* [What you are asked to do]
Within the material below, locate the line with "roots = new_edges(collar, ring, combined=forging)" and the line with "if obj.type not", then return those two lines and all lines between them, exactly as written.

--- Record set ---

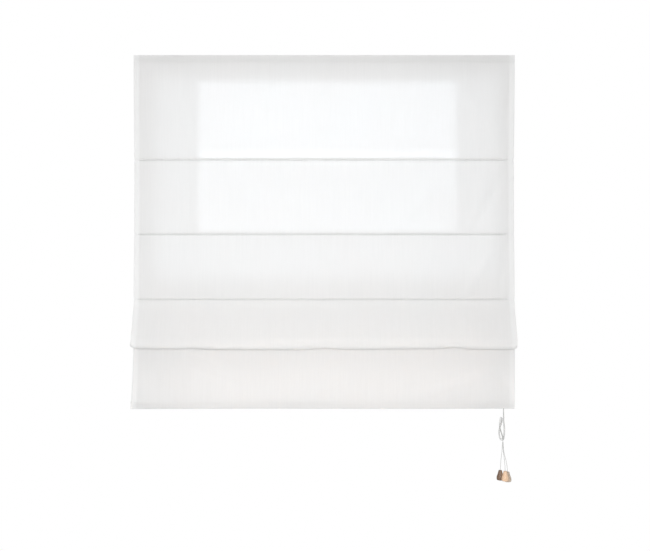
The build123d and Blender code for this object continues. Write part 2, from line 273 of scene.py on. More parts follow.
def join_parts(parts):
    """One list of points, faces and map from several."""
    points, faces, uv, offset = [], [], [], 0
    for p, f, u in parts:
        points.append(np.asarray(p))
        faces += [tuple(i + offset for i in face) for face in f]
        uv += list(u)
        offset += len(p)
    return np.concatenate(points), faces, uv


def smooth_line(control, name):
    """The points of a smooth spline that is steered by a cord's chosen points."""
    curve = bpy.data.curves.new(name, "CURVE")
    curve.dimensions = "3D"
    spline = curve.splines.new("NURBS")
    spline.points.add(len(control) - 1)
    for point, place in zip(spline.points, control):
        point.co = (*place, 1)
    spline.order_u = 3
    spline.use_endpoint_u = True
    spline.resolution_u = CURVE_STEPS
    holder = add_object(name, curve)
    shown = holder.evaluated_get(bpy.context.evaluated_depsgraph_get())
    mesh = bpy.data.meshes.new_from_object(shown)
    line = np.array([v.co for v in mesh.vertices])
    bpy.data.objects.remove(holder)
    bpy.data.meshes.remove(mesh)
    return line

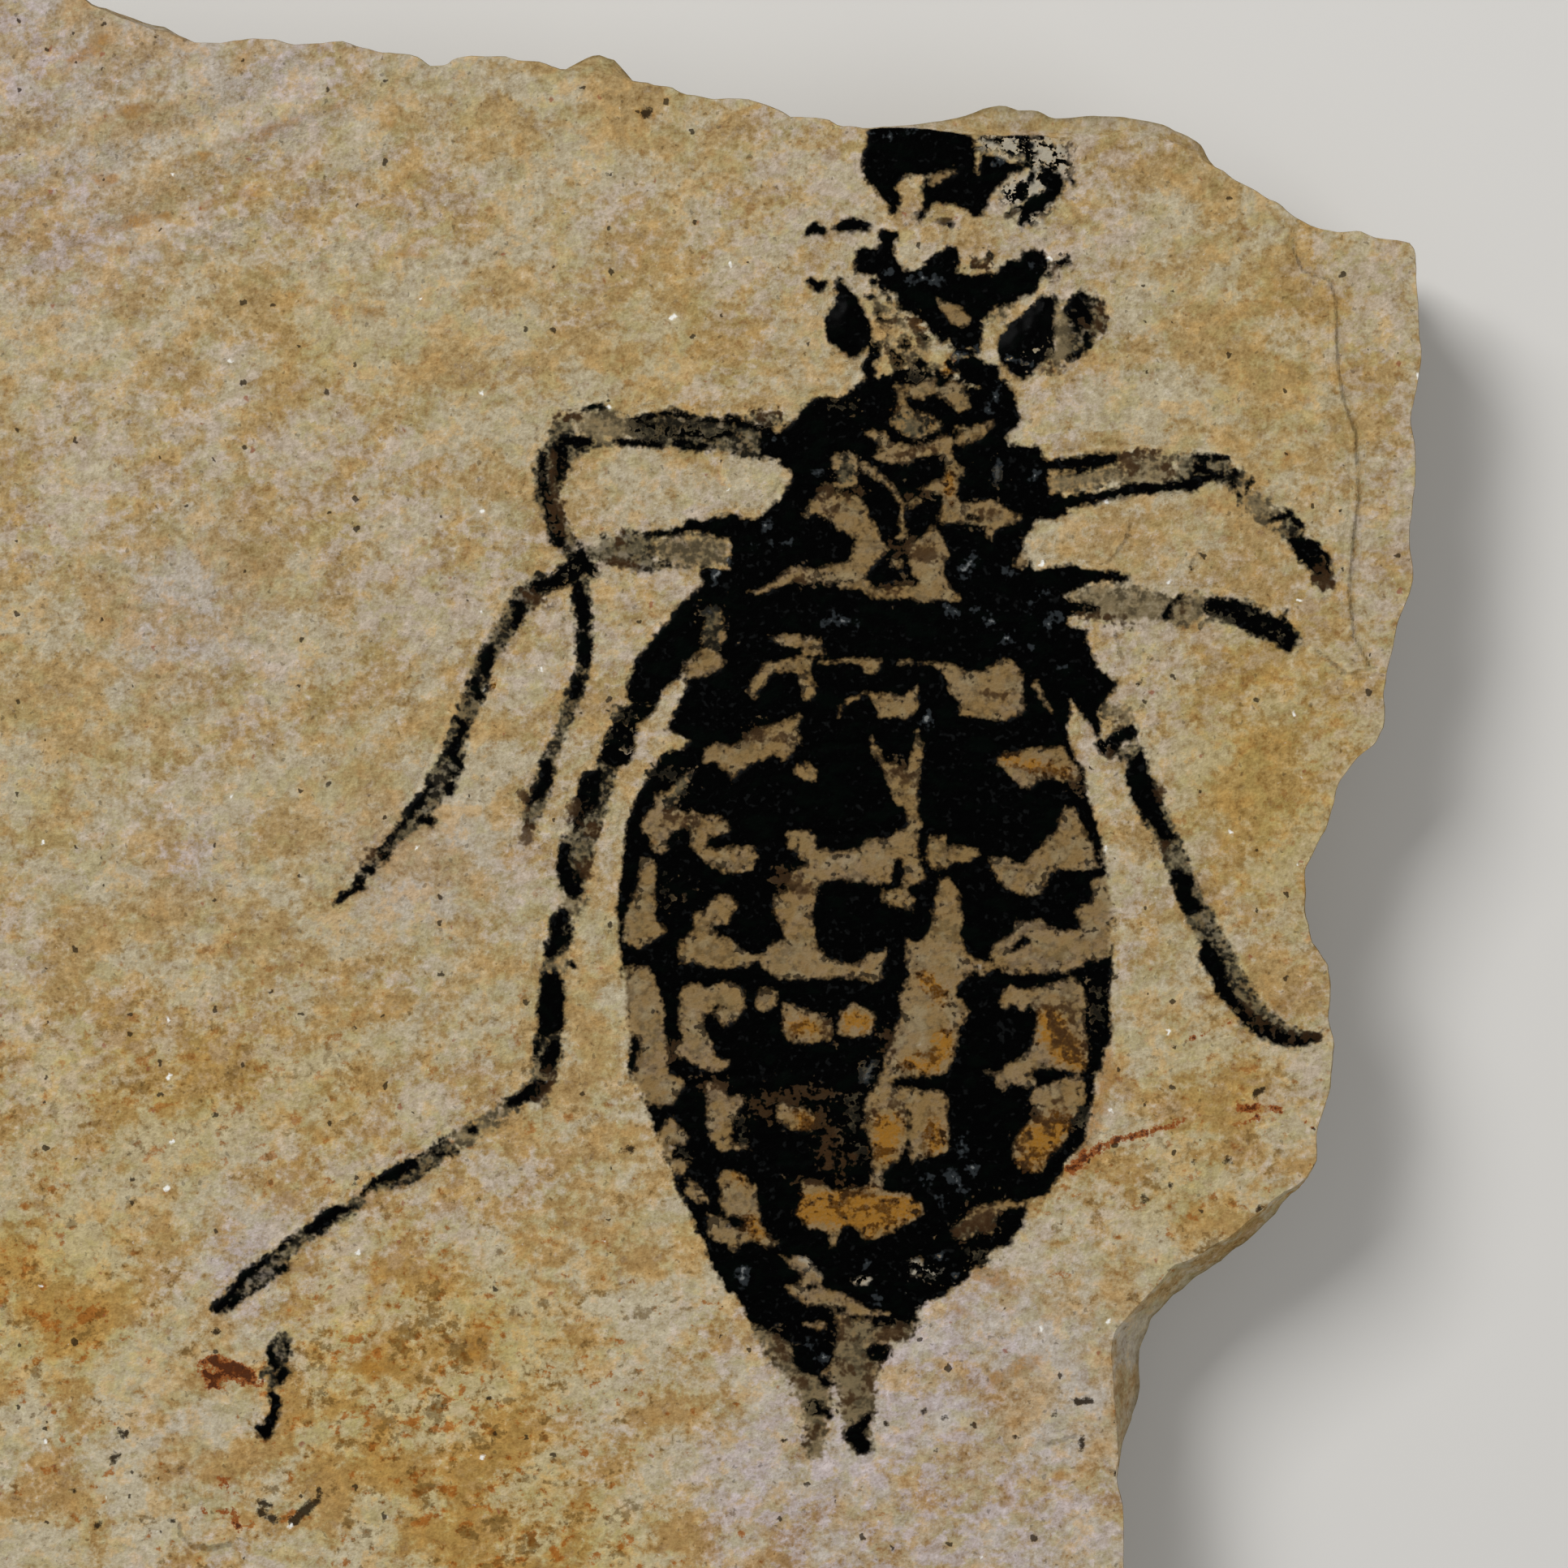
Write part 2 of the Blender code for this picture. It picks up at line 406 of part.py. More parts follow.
# The pockets in the stone, each a gap wider and a gap deeper than its film.
pockets = [grown(shape, GAP) for shape in (ABDOMEN, THORAX, HEAD, MASK, EYE_LEFT, EYE_RIGHT)]
pockets += [ribbon(path, GAP) for path in LEGS + TAILS + [HIND_CLAW]]
verts, triangles = flat_union(pockets)
pocket = thick("pocket_cutter", verts, triangles, lambda x, y: PLATE_TOP + 2.0, PLATE_TOP - FILM_DEPTH - GAP)
pocket.hide_render = True
pocket.display_type = "WIRE"
cut = slab.modifiers.new("pockets", "BOOLEAN")
cut.operation = "DIFFERENCE"
cut.solver = "EXACT"
cut.object = pocket

# The nymph: head, thorax, abdomen, tail points and all six legs in one film.
parts = [ABDOMEN, THORAX, HEAD] + [ribbon(path) for path in LEGS + TAILS]
inner = [(x, y) for path in LEGS + TAILS for x, y, width in path]
for shape in (ABDOMEN, THORAX, HEAD):
    inner += grown(shape, -FILM_SLOPE * 1.2)
for joint in RING_JOINTS:
    for k in range(-7, 8):
        x = middle_at(joint[0]) + joint[1] * k / 7.5
        inner += [(x, joint_y(joint, x) + shift) for shift in (-RING_SHOULDER, 0.0, RING_SHOULDER)]
paint(film("nymph", parts, body_relief, inner), FILM, 0.45)

# The mask ahead of the head, and the loose end of the left hind leg.
paint(film("labial_mask", [MASK], body_relief, grown(MASK, -FILM_SLOPE)), FILM, 0.4)
claw_line = [(x, y) for x, y, width in HIND_CLAW]
paint(film("hind_claw", [ribbon(HIND_CLAW)], body_relief, claw_line), FILM, 0.55)

# The two eyes.
for name, shape in (("eye_left", EYE_LEFT), ("eye_right", EYE_RIGHT)):
    middle = (sum(x for x, y in shape) / len(shape), sum(y for x, y in shape) / len(shape))
    paint(film(name, [shape], eye_relief, grown(shape, -0.35) + [middle]), EYE_FILM, 0.25)
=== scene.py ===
import math
import random

import bmesh
import bpy
import numpy as np
from mathutils import Matrix, Vector, noise


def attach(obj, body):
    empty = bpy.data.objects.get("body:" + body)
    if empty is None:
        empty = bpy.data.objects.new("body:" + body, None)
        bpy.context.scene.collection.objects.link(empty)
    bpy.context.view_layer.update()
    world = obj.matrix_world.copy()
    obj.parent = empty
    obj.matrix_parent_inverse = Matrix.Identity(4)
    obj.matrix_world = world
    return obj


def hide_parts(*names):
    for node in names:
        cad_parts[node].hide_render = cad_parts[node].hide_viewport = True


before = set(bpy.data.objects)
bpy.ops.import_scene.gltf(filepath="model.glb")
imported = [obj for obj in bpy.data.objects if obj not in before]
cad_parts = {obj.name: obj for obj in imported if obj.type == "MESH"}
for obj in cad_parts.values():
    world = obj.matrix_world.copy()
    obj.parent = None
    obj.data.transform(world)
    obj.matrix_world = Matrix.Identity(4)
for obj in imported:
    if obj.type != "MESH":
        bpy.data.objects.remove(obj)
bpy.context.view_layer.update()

# The plate: one broken slab of bedded limestone, laid flat on its back. Its top is a natural bedding
# plane with low ripples, its edge is rough fracture, and a thin flake has come off along the right
# margin. Places and sizes are in millimetres, seen from above.
MM = 0.001
PLATE_TOP = 7.7
WAVES = [(0.31, 0.17, 0.0), (0.13, -0.29, 2.3), (0.47, 0.41, 0.0)]
WAVE_HEIGHT = 0.05
WAVE_DROP = 2.0
RIPPLE_AT = (-17.0, 32.0)
RIPPLE_REACH = (9.0, 5.0)
RIPPLE_HEIGHT = 0.16
RIPPLE_RUN = (-0.99, 1.96)
FLAKE = [(30.2, 29.9), (30.2, 28.2), (30.6, 27.2), (31.8, 26.8), (32.1, 26.0), (32.2, 23.0), (32.5, 21.3),
         (33.0, 20.0), (33.1, 17.0), (32.9, 15.5), (32.7, 13.0), (32.9, 11.0), (33.6, 9.7), (34.6, 9.5)]
FLAKE_MARGIN = FLAKE + [(45.0, 9.5), (45.0, 45.0), (30.2, 45.0)]
FLAKE_DROP = 0.22
FLAKE_STEP = (-0.15, 0.2)
SLAB_PITCH = 0.3
SLAB_REACH = (36.6, 41.6)
UNDER_FILM = 0.25
FAR = 1.5

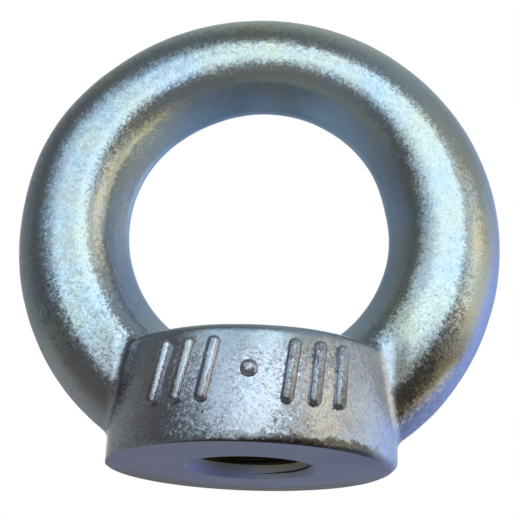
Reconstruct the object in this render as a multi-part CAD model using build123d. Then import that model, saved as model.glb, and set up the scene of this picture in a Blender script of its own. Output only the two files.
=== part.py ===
from build123d import *
from math import radians, sqrt, tan
import os

# Lifting eye nut: one drop forging in low-carbon steel, faced, drilled and tapped M16.
# A ring, thicker at its roots than at its crown, grows out of a short tapered collar.
# The frame has its origin on the thread's axis at the faced base, with +Z up through
# the eye. The ring stands in the XZ plane, and Y runs through the eye. Millimetres.

# The thread, drilled to its core size: the turns of the thread itself aren't cut.
thread_dia = 16.0
thread_pitch = 2.0
lead_in_margin = 0.6        # how far the countersink's mouth stands outside the thread
lead_in_angle = 45.0        # from the axis

# The ring. Its inside and its outside are circles about two centres, one below the
# other, so that its width grows from the crown down both limbs to the roots. Both of
# its edges are half round, and the flat land between them takes up the growth.
eye_dia = 34.8
crown_width = 13.1          # metal over the eye
crown_land = 0.3            # width of the land at the crown
centre_drop = 1.5           # from the eye's centre down to the outside's centre
root_height = 4.15          # base to where the outside comes in to the collar's foot

# The collar. Its foot stands upright to just under the ring's roots, and from there its
# wall comes in to the top.
collar_base_dia = 38.0
collar_draw = 1.8           # how far the wall comes in, on the radius
eye_sill = 1.25             # the collar's top, above the lowest point of the eye's circle
foot_round = 1.4            # edge above the faced base
rim_round = 1.2             # edge round the collar's top
root_round = 1.5            # fillet where the ring leaves the collar
root_clearance = 0.15       # from the top of the upright foot to that fillet

core_radius = (thread_dia - thread_pitch) / 2
foot_radius = collar_base_dia / 2
rim_radius = foot_radius - collar_draw
eye_radius = eye_dia / 2
edge_radius = (crown_width - crown_land) / 2
ring_radius = eye_radius + crown_width + centre_drop
ring_height = root_height + sqrt(ring_radius**2 - foot_radius**2)
eye_height = ring_height + centre_drop
collar_height = eye_height - eye_radius + eye_sill
foot_height = root_height - root_round - root_clearance


def half_round(radius, facing):
    """One edge of the ring: a half-round bar bent to this radius about the Y axis.

    It bulges outwards where facing is 1, and inwards where it is -1.
    """
    with BuildSketch() as section:
        with BuildLine():
            bulge = CenterArc((radius, 0), edge_radius, -90 * facing, 180)
            Line(bulge @ 1, bulge @ 0)
        make_face()
    return revolve(section.sketch, Axis.Y)


def forged_ring():
    """The two half-round edges and the land between them, faced off level with the base."""
    at_eye = Pos(0, 0, eye_height)
    at_ring = Pos(0, 0, ring_height)
    outline = at_ring * (Plane.XZ * Circle(ring_radius - edge_radius))
    opening = at_eye * (Plane.XZ * Circle(eye_radius + edge_radius))
    land = extrude(outline - opening, edge_radius, both=True)
    inner = at_eye * half_round(eye_radius + edge_radius, -1)
    outer = at_ring * half_round(ring_radius - edge_radius, 1)
    below = Pos(0, 0, -ring_radius / 2) * Cylinder(ring_radius, ring_radius)
    return inner + land + outer - below


def forged_collar():
    """The collar, turned about the thread's axis, with its bottom and top edges rounded."""
    with BuildSketch(Plane.XZ) as half:
        with BuildLine():
            Polyline(
                (0, 0),
                (foot_radius, 0),
                (foot_radius, foot_height),
                (rim_radius, collar_height),
                (0, collar_height),
                close=True,
            )
        make_face()
    collar = revolve(half.sketch, Axis.Z)
    edges = collar.edges().filter_by(GeomType.CIRCLE).sort_by(Axis.Z)
    collar = fillet(edges[0], foot_round)
    edges = collar.edges().filter_by(GeomType.CIRCLE).sort_by(Axis.Z)
    return fillet(edges[-1], rim_round)


def core_drill():
    """The core hole, from below the base up into the eye, with the countersink at the base."""
    mouth = thread_dia / 2 + lead_in_margin
    slope = tan(radians(lead_in_angle))
    lead = (mouth - core_radius) / slope
    with BuildSketch(Plane.XZ) as half:
        with BuildLine():
            Polyline(
                (0, -lead),
                (mouth + lead * slope, -lead),
                (core_radius, lead),
                (core_radius, eye_height),
                (0, eye_height),
                close=True,
            )
        make_face()
    return revolve(half.sketch, Axis.Z)


def eye_nut():
    """Ring and collar as one forging, with the roots filleted and the hole drilled."""
    ring = forged_ring()
    collar = forged_collar()
    forging = collar + ring
    roots = new_edges(collar, ring, combined=forging)
    return fillet(roots, root_round) - core_drill()


os.makedirs("parts", exist_ok=True)
export_step(eye_nut(), "parts/eye_nut.step")
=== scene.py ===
# Lifting eye nut: a drop-forged ring on a short tapered collar, tapped M16, zinc plated and blue passivated.
import bpy, math, time
from mathutils import Matrix, Vector


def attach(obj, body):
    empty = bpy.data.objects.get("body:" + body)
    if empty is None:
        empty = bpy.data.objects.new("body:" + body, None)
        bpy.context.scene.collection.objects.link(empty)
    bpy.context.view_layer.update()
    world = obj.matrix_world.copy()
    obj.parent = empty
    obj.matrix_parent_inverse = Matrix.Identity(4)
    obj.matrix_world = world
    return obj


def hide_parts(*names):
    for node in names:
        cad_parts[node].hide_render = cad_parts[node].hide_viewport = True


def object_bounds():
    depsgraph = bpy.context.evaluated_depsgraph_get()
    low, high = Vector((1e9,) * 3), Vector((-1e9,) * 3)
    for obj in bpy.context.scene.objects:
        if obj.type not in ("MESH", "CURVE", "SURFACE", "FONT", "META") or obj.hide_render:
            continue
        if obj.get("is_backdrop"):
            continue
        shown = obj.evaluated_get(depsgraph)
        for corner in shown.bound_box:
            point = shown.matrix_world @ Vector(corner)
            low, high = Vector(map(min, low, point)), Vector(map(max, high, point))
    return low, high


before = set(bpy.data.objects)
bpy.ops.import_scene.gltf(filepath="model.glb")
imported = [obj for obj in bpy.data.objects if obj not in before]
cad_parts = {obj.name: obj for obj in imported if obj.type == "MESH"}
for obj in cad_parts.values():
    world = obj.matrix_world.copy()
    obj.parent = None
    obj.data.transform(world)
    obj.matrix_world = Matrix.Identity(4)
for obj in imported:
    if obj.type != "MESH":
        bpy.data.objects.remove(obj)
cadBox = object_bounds()
started = time.time()
mm = 0.001
mathNode, vectorMath, mapRange = "ShaderNodeMath", "ShaderNodeVectorMath", "ShaderNodeMapRange"
colourA, colourB, mixedColour = 6, 7, 2     # a Mix node's sockets for colours


def linearFromHex(code):
    channels = [int(code[i:i + 2], 16) / 255 for i in (1, 3, 5)]
    return tuple(c / 12.92 if c <= 0.04045 else ((c + 0.055) / 1.055) ** 2.4 for c in channels) + (1.0,)


def addNode(tree, kind, inputs=(), out=0, **settings):
    # inputs: a list in socket order or a dictionary by name; sockets are linked and the rest are values
    node = tree.nodes.new(kind)
    for name, value in settings.items():
        setattr(node, name, value)
    pairs = inputs.items() if isinstance(inputs, dict) else enumerate(inputs)
    for key, value in pairs:
        if isinstance(value, bpy.types.NodeSocket):
            tree.links.new(value, node.inputs[key])
        elif value is not None:
            node.inputs[key].default_value = value
    return node.outputs[out] if out is not None else node


# camera: low in front of the nut and looking up at it, so the faced base shows; degrees and mm
cameraView = dict(
    elevation=-15.96, azimuth=2.09, roll=2.0,
    distance=250.0, aim=(0.22, 0.0, 28.04),
    lens=130.2, sensor=36.0, clip=(10.0, 20000.0),
)


def makeCamera(view):
    e, a, r = (math.radians(view[k]) for k in ("elevation", "azimuth", "roll"))
    forward = Vector((-math.sin(a) * math.cos(e), math.cos(a) * math.cos(e), -math.sin(e)))
    right = forward.cross(Vector((0, 0, 1))).normalized()
    up = right.cross(forward)
    rightTurned = right * math.cos(r) + up * math.sin(r)
    upTurned = up * math.cos(r) - right * math.sin(r)
    data = bpy.data.cameras.new("viewCamera")
    data.lens, data.sensor_width = view["lens"], view["sensor"]
    data.clip_start, data.clip_end = (reach * mm for reach in view["clip"])
    camera = bpy.data.objects.new("viewCamera", data)
    bpy.context.scene.collection.objects.link(camera)
    place = (Vector(view["aim"]) - forward * view["distance"]) * mm
    turn = Matrix((rightTurned, upTurned, -forward)).transposed()
    camera.matrix_world = Matrix.Translation(place) @ turn.to_4x4()
    bpy.context.scene.camera = camera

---

* [Expected answer]
    roots = new_edges(collar, ring, combined=forging)
    return fillet(roots, root_round) - core_drill()


os.makedirs("parts", exist_ok=True)
export_step(eye_nut(), "parts/eye_nut.step")
=== scene.py ===
# Lifting eye nut: a drop-forged ring on a short tapered collar, tapped M16, zinc plated and blue passivated.
import bpy, math, time
from mathutils import Matrix, Vector


def attach(obj, body):
    empty = bpy.data.objects.get("body:" + body)
    if empty is None:
        empty = bpy.data.objects.new("body:" + body, None)
        bpy.context.scene.collection.objects.link(empty)
    bpy.context.view_layer.update()
    world = obj.matrix_world.copy()
    obj.parent = empty
    obj.matrix_parent_inverse = Matrix.Identity(4)
    obj.matrix_world = world
    return obj


def hide_parts(*names):
    for node in names:
        cad_parts[node].hide_render = cad_parts[node].hide_viewport = True


def object_bounds():
    depsgraph = bpy.context.evaluated_depsgraph_get()
    low, high = Vector((1e9,) * 3), Vector((-1e9,) * 3)
    for obj in bpy.context.scene.objects:
        if obj.type not in ("MESH", "CURVE", "SURFACE", "FONT", "META") or obj.hide_render:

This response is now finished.